» **Goal of the exercise**
Each entry needs to be restated exactly as written.
━━━━━━
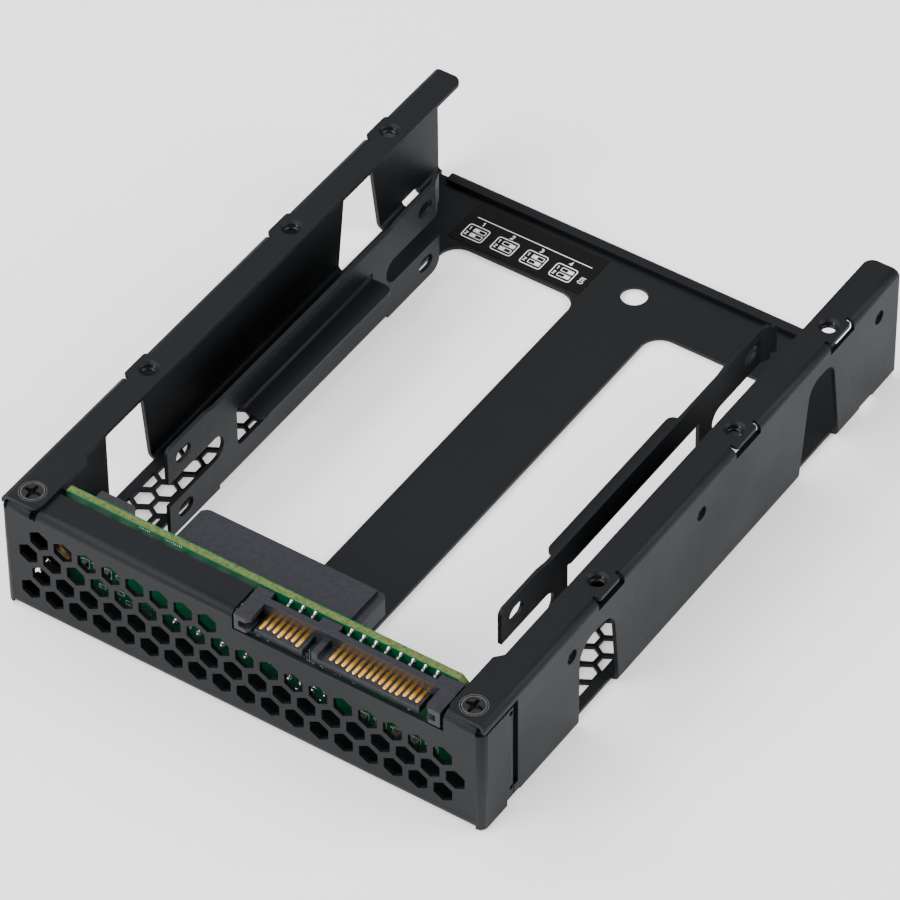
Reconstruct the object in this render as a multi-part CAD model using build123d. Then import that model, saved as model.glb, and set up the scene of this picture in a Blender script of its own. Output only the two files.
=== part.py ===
"""Adapter tray that carries two stacked 2.5 inch drives in the outline of one 3.5 inch drive.

Millimetres. X is the width and +X the right side, the honeycomb front panel faces -Y and +Z is up.
The base sheet lies down and the flanges with the 3.5 inch bottom holes are on top.
The origin is at the bottom centre. Depths are measured back from the face of the front panel.
"""
import math
import os

from build123d import *

# Outline of a 3.5 inch drive, and the folded sheet
width = 101.6
length = 136.0
height = 26.1
sheet = 0.8
bend_inside = 0.8

# The holes of a 3.5 inch drive: the first two from the datum, the third ones from the rear end
datum_depth = -0.875
bottom_hole_inset = 3.175
bottom_hole_first = 41.28
bottom_hole_second = 85.73
bottom_hole_third_inset = 19.395
side_hole_first = 28.5
side_hole_second = 70.11
side_hole_third_inset = 6.775
side_hole_drop = 6.35
tapped_hole_r = 1.45
tapped_rim_r = 2.05
tapped_rim_depth = 0.5
tapped_collar_r = 2.1
tapped_collar_length = 1.2

# Flanges along the top of the side walls
flange_width = 6.6
flange_front_width = 8.0
flange_front_length = 15.1
flange_step_length = 1.6
flange_front_gap = 0.6
flange_corner_r = 2.0
tab_ahead = 3.7
tab_behind = 2.9
tab_slit_ahead = 0.65
tab_slit_behind = 0.85
tab_slit_depth = 1.5
tab_corner_r = 0.7
tab_inset = 0.2

# Cut-outs of the side walls
front_window_start = 30.0
front_window_length_top = 11.0
front_window_length_bottom = 13.0
front_window_drop = 5.5
front_window_r = 4.4
rear_window_inset = 33.6
rear_window_length_bottom = 14.2
rear_window_length_top = 8.0
rear_window_drop = 3.9
rear_window_r = 3.6
fold_slot_inset = 12.2
fold_slot_length = 4.9

# Front panel with its corner ears and strips
ear_length = 9.3
ear_wall_gap = 1.5
ear_top_gap = 1.8
ear_foot = 0.3
ear_foot_length = 7.5
fold_notch_end = 12.0
wall_strip_height = 3.7
wall_strip_gap = 0.2
corner_tab_width = 4.8
top_strip_depth = 6.8
panel_notch_width = 1.4
panel_notch_depth = 1.5
corner_tab_depth = 8.2
plug_window_rise = 0.4
plug_window_gap = 0.35
hex_flats = 3.9
hex_pitch = 5.153
hex_row_spacing = 4.46
hex_bottom_row = 5.8
hex_side_margin = 4.0
hex_top_margin = 2.0
hex_plug_margin = 1.5
board_tab_foot = 4.0
board_tab_drop = 1.1
board_tab_reach = 11.6
board_tab_relief_r = 0.55

# Countersunk corner screws
corner_screw_inset = 4.4
corner_screw_depth = 4.0
corner_screw_head_r = 2.55
corner_screw_r = 1.45
corner_screw_length = 5.0
screw_clearance = 0.05
recess_width = 0.55
recess_span = 2.7
recess_depth = 0.8

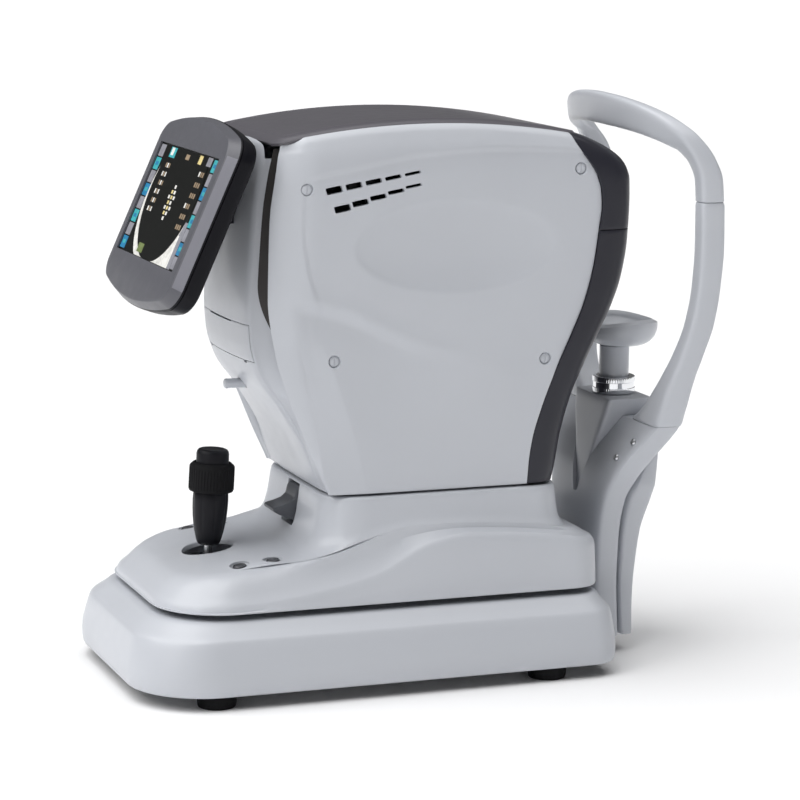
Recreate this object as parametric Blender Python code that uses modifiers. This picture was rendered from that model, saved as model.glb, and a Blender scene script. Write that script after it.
━━━━━━
» **Answer to this exercise**
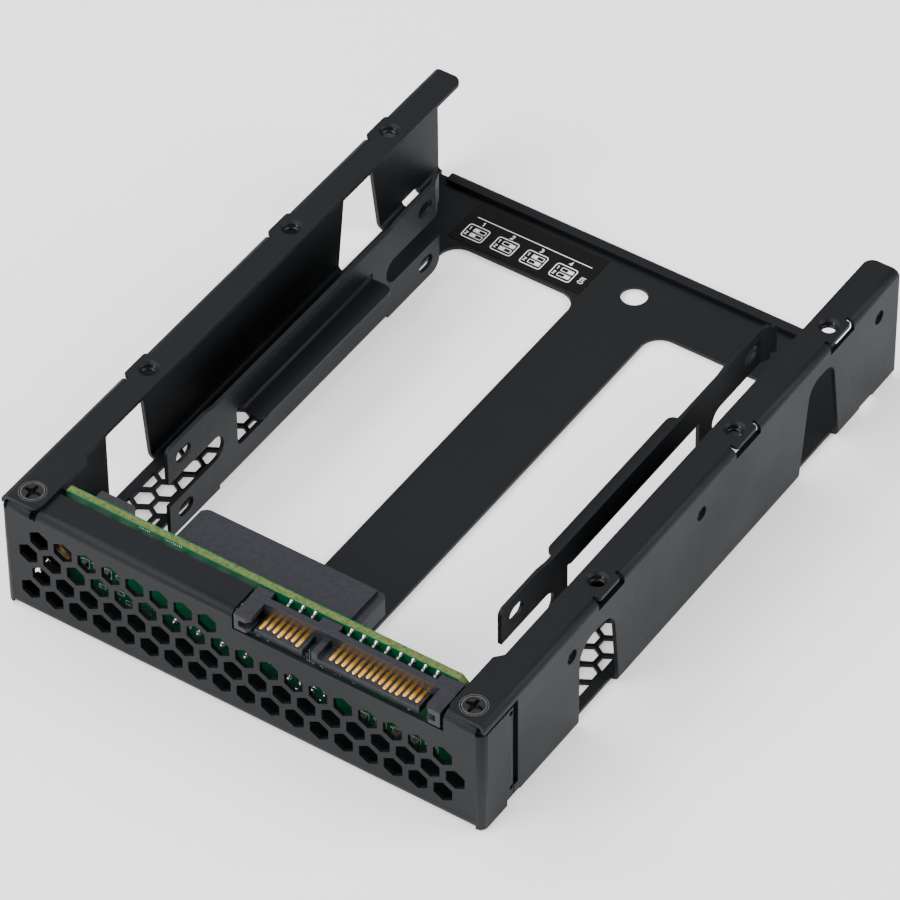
Reconstruct the object in this render as a multi-part CAD model using build123d. Then import that model, saved as model.glb, and set up the scene of this picture in a Blender script of its own. Output only the two files.
=== part.py ===
"""Adapter tray that carries two stacked 2.5 inch drives in the outline of one 3.5 inch drive.

Millimetres. X is the width and +X the right side, the honeycomb front panel faces -Y and +Z is up.
The base sheet lies down and the flanges with the 3.5 inch bottom holes are on top.
The origin is at the bottom centre. Depths are measured back from the face of the front panel.
"""
import math
import os

from build123d import *

# Outline of a 3.5 inch drive, and the folded sheet
width = 101.6
length = 136.0
height = 26.1
sheet = 0.8
bend_inside = 0.8

# The holes of a 3.5 inch drive: the first two from the datum, the third ones from the rear end
datum_depth = -0.875
bottom_hole_inset = 3.175
bottom_hole_first = 41.28
bottom_hole_second = 85.73
bottom_hole_third_inset = 19.395
side_hole_first = 28.5
side_hole_second = 70.11
side_hole_third_inset = 6.775
side_hole_drop = 6.35
tapped_hole_r = 1.45
tapped_rim_r = 2.05
tapped_rim_depth = 0.5
tapped_collar_r = 2.1
tapped_collar_length = 1.2

# Flanges along the top of the side walls
flange_width = 6.6
flange_front_width = 8.0
flange_front_length = 15.1
flange_step_length = 1.6
flange_front_gap = 0.6
flange_corner_r = 2.0
tab_ahead = 3.7
tab_behind = 2.9
tab_slit_ahead = 0.65
tab_slit_behind = 0.85
tab_slit_depth = 1.5
tab_corner_r = 0.7
tab_inset = 0.2

# Cut-outs of the side walls
front_window_start = 30.0
front_window_length_top = 11.0
front_window_length_bottom = 13.0
front_window_drop = 5.5
front_window_r = 4.4
rear_window_inset = 33.6
rear_window_length_bottom = 14.2
rear_window_length_top = 8.0
rear_window_drop = 3.9
rear_window_r = 3.6
fold_slot_inset = 12.2
fold_slot_length = 4.9

# Front panel with its corner ears and strips
ear_length = 9.3
ear_wall_gap = 1.5
ear_top_gap = 1.8
ear_foot = 0.3
ear_foot_length = 7.5
fold_notch_end = 12.0
wall_strip_height = 3.7
wall_strip_gap = 0.2
corner_tab_width = 4.8
top_strip_depth = 6.8
panel_notch_width = 1.4
panel_notch_depth = 1.5
corner_tab_depth = 8.2
plug_window_rise = 0.4
plug_window_gap = 0.35
hex_flats = 3.9
hex_pitch = 5.153
hex_row_spacing = 4.46
hex_bottom_row = 5.8
hex_side_margin = 4.0
hex_top_margin = 2.0
hex_plug_margin = 1.5
board_tab_foot = 4.0
board_tab_drop = 1.1
board_tab_reach = 11.6
board_tab_relief_r = 0.55

# Countersunk corner screws
corner_screw_inset = 4.4
corner_screw_depth = 4.0
corner_screw_head_r = 2.55
corner_screw_r = 1.45
corner_screw_length = 5.0
screw_clearance = 0.05
recess_width = 0.55
recess_span = 2.7
recess_depth = 0.8

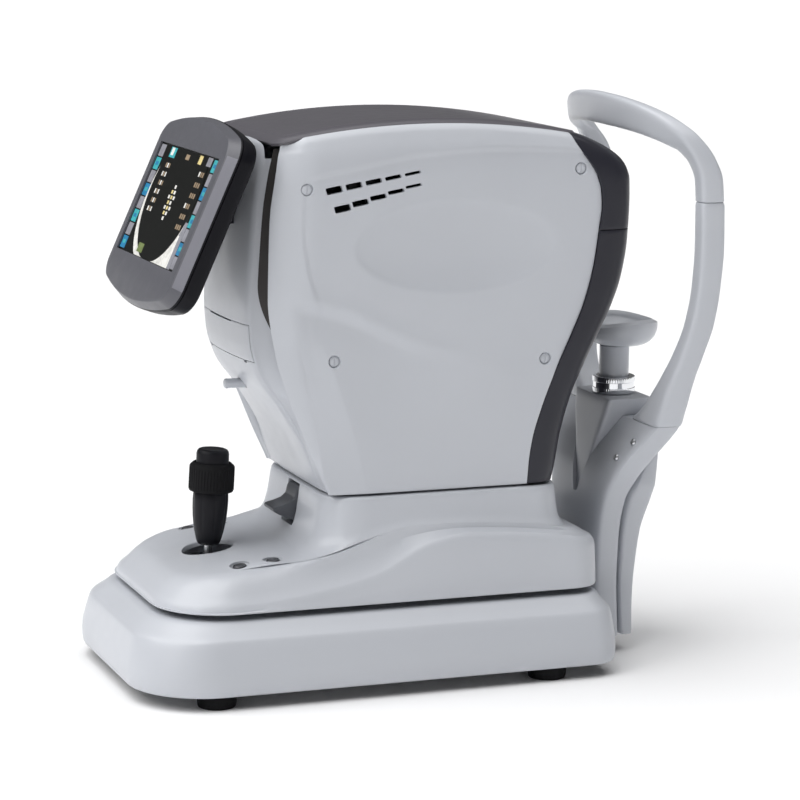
Recreate this object as parametric Blender Python code that uses modifiers. This picture was rendered from that model, saved as model.glb, and a Blender scene script. Write that script after it.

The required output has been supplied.